Two people carry a decorative sled in front of a house, past an inflatable Santa, and behind a statue of a reindeer. Waltraud Grubitzsch/picture alliance/Getty Images
Germans celebrate a midsummer Christmas party on July 17, 2021.

“It was really emotional. Things may have been a little bit more open [in Atlanta] than they were up in New York, but we still weren’t doing anything. We were really taking it seriously,” says Conway of his family’s decision to cancel their Christmas Eve party in 2020. Conway works in real estate in Atlanta; he and his husband moved from New York to Georgia early in the Covid-19 pandemic, and Conway was unable to see his family for Christmas, especially because his 90-something grandmother was at high risk.

So his parents decided to do something different: They hosted a summer Christmas on June 26, 2021, one day after June 25, the halfway point between one Christmas and another. They opened their house on Long Island to family and friends. More than 50 people came by in the end. Everybody ate, drank, and was merry. Someone playing Santa Claus even showed up, to Conway’s surprise. (Seriously, when he talks about it with me, he seems like a little kid who just saw the real Santa.)

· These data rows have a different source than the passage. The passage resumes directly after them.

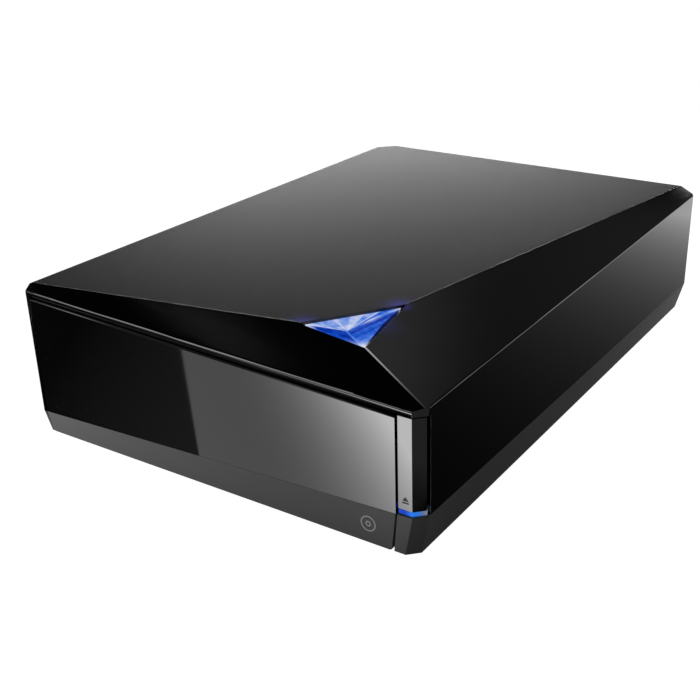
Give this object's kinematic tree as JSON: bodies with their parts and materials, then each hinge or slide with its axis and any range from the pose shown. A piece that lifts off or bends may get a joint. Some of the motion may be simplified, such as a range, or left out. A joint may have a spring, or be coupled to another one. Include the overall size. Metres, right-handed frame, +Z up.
{
  "type": "external optical drive",
  "caption": "Flat black desktop disc drive with a faceted top, a lit blue corner gem, a full-width tray front and an eject button.",
  "frame": {"origin": "on the ground under the middle of the enclosure", "axes": "+Z up, -Y towards the tray front, +X towards the eject button's side"},
  "size_m": [0.165, 0.241, 0.0612],
  "materials": {
    "gloss_black": "gloss",
    "grain_black": "matte",
    "matt_black": "matte",
    "blue_crystal": "gloss",
    "blue_light": "satin",
    "white_plastic": "satin",
    "inner_black": "satin",
    "tray_grey": "satin",
    "zinc_sheet": "satin",
    "screw_steel": "satin",
    "polished_steel": "gloss",
    "rubber": "matte",
    "board_green": "satin",
    "chip_black": "matte",
    "ribbon": "satin",
    "gear_white": "satin",
    "die_cast": "satin",
    "magnet_steel": "satin",
    "lens_glass": "gloss"
  },
  "bodies": {
    "enclosure": {"top_cover": "gloss_black", "top_panel": "grain_black", "base_tray": "matt_black", "front_frame": "inner_black", "rear_panel": "matt_black", "rubber_feet": "rubber", "case_screws": "screw_steel", "mechanism_screws": "screw_steel", "board_screws": "screw_steel", "button_light_guide": "blue_light", "button_spring": "polished_steel", "button_board": "board_green", "eject_switch": "chip_black", "jewel_lens": "blue_crystal", "jewel_reflector": "white_plastic", "jewel_light_board": "board_green", "jewel_lights": "blue_light", "bridge_board": "board_green", "bridge_chips": "chip_black", "data_socket": "zinc_sheet", "power_jack": "inner_black", "link_plug": "chip_black", "link_socket": "chip_black", "drive_chassis": "zinc_sheet", "drive_cover": "zinc_sheet", "loader_frame": "inner_black", "hinge_bushes": "rubber", "drive_board": "board_green", "drive_chips": "chip_black", "pickup_ribbon_cable": "ribbon", "loading_motor": "zinc_sheet", "drive_belt": "rubber", "clamper_bridge": "zinc_sheet"},
    "tray": {"disc_tray": "tray_grey", "tray_rack": "gear_white", "front_panel": "gloss_black", "front_skirt": "matt_black"},
    "eject_button": {"eject_button": "gloss_black"},
    "drive_gear": {"tray_drive_gear": "gear_white"},
    "pulley_gear": {"pulley_gear": "gear_white"},
    "motor_pulley": {"motor_pulley": "gear_white"},
    "cam_slider": {"cam_slider": "gear_white"},
    "traverse": {"traverse_frame": "die_cast", "spindle_motor": "zinc_sheet", "guide_rods": "polished_steel", "feed_motor": "zinc_sheet"},
    "turntable": {"turntable": "inner_black", "turntable_ring": "rubber"},
    "pickup": {"pickup_head": "die_cast"},
    "lens": {"lens_carrier": "inner_black", "objective_lens": "lens_glass"},
    "lead_screw": {"lead_screw": "polished_steel"},
    "clamper": {"disc_clamper": "tray_grey", "clamper_magnet": "magnet_steel"}
  },
  "joints": [
    {"name": "tray_slide", "type": "slide", "parent": "enclosure", "child": "tray", "axis": [0, -1, 0], "range_m": [0, 0.135]},
    {"name": "drive_gear_turn", "type": "hinge", "parent": "enclosure", "child": "drive_gear", "pos_m": [-0.048, -0.09, 0.022], "axis": [0, 0, 1], "range_deg": [0, 967.9]},
    {"name": "pulley_gear_turn", "type": "hinge", "parent": "enclosure", "child": "pulley_gear", "pos_m": [-0.02898, -0.09618, 0.022], "axis": [0, 0, 1], "range_deg": [-3871.5, 0]},
    {"name": "motor_pulley_turn", "type": "hinge", "parent": "enclosure", "child": "motor_pulley", "pos_m": [0.006, -0.0965, 0.022], "axis": [0, 0, 1], "range_deg": [-12904.6, 0]},
    {"name": "eject_press", "type": "slide", "parent": "enclosure", "child": "eject_button", "axis": [0, 1, 0], "range_m": [0, 0.001], "stiffness_N_per_m": 700},
    {"name": "traverse_tip", "type": "hinge", "parent": "enclosure", "child": "traverse", "pos_m": [-0.001, 0.035, 0.019], "axis": [1, 0, 0], "range_deg": [0, 4]},
    {"name": "cam_slide", "type": "slide", "parent": "enclosure", "child": "cam_slider", "axis": [1, 0, 0], "range_m": [0, 0.0225]},
    {"name": "turntable_spin", "type": "hinge", "parent": "traverse", "child": "turntable", "pos_m": [-0.0043, -0.047, 0.028], "axis": [0, 0, 1], "continuous": true},
    {"name": "clamper_spin", "type": "hinge", "parent": "enclosure", "child": "clamper", "pos_m": [-0.0043, -0.047, 0.041], "axis": [0, 0, 1], "continuous": true},
    {"name": "pickup_slide", "type": "slide", "parent": "traverse", "child": "pickup", "axis": [0, 1, 0], "range_m": [0, 0.034]},
    {"name": "lead_screw_turn", "type": "hinge", "parent": "traverse", "child": "lead_screw", "pos_m": [0.0266, 0, 0.019], "axis": [0, 1, 0], "range_deg": [0, 4090]},
    {"name": "lens_focus", "type": "slide", "parent": "pickup", "child": "lens", "axis": [0, 0, 1], "range_m": [-0.0005, 0.0005], "stiffness_N_per_m": 60}
  ],
  "couplings": [
    {"joint": "drive_gear_turn", "follows": "tray_slide", "rad_per_m": 125},
    {"joint": "pulley_gear_turn", "follows": "tray_slide", "rad_per_m": -500},
    {"joint": "motor_pulley_turn", "follows": "tray_slide", "rad_per_m": -1666.7},
    {"joint": "cam_slide", "follows": "traverse_tip", "m_per_rad": 0.31513},
    {"joint": "clamper_spin", "follows": "turntable_spin", "ratio": 1},
    {"joint": "lead_screw_turn", "follows": "pickup_slide", "rad_per_m": 2094.4}
  ]
}
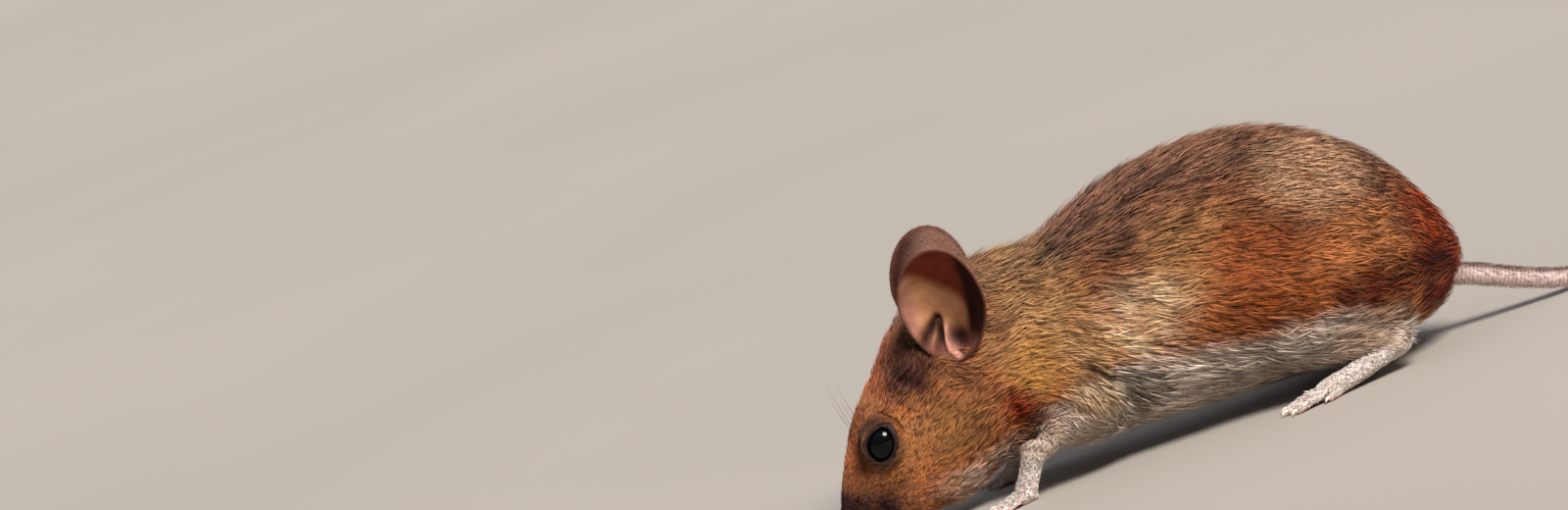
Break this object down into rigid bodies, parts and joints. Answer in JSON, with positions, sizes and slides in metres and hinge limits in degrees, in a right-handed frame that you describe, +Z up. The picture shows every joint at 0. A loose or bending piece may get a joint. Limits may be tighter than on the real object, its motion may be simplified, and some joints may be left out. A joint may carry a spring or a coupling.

“It felt a little weird because it was hot. We’re in the Northern Hemisphere, so we obviously expect Christmas to be cold,” Conway says. “But it had a surprisingly Christmassy feel. We were playing “All I Want for Christmas Is You” by Mariah Carey, and Santa was dancing. It was just a really nice experience, and everybody there had a really nice time and thought it was a creative and exciting thing to do.”

Families gather outside of the year-end holidays all the time, of course. But Christmas and the other winter holidays carry with them an expectant charge of big gatherings and Uncle John wearing you out with his latest story that never ends. Those plans were thwarted for many in 2020, thanks to the pandemic. (Then again, given how cases surged throughout the US after the holidays, maybe those plans weren’t thwarted for enough of us.)

Several people I spoke to for this story were planning summer holiday celebrations for 2021. After being vaccinated, they and their families were gathering in the sweltering heat of June, July, or August to hang out in someone’s backyard and celebrate the holidays with a cookout, or maybe even some Australian-style white wine in the sun. (When I asked Conway for advice on holding a summer Christmas, he said to make sure you have enough alcohol and enough ice.)

Will summer Christmas become a new thing in the Northern Hemisphere? Probably not. Christmas in July will likely remain the province of national parks and summer camps and sales with names that slowly detach themselves from Christmas with each passing year. But this year, summer Christmas just might bring families who’ve spent over a year apart back together. Heck, Conway and his husband got married during the pandemic, and only a couple of family members were able to attend, so this summer Christmas was doubly special.

If you haven’t seen those you love in a while, and if you’re looking for an excuse to get together, why not plan to stock plenty of ice to keep everybody’s drinks cold and have a summer Christmas? It might keep your spirits warm while the rest of you is covered in sweat.

Just take one last piece of advice from Conway: “The Santa part is a must. But keep it a surprise! I didn’t expect it. I was shocked when Santa came out. I had no idea.”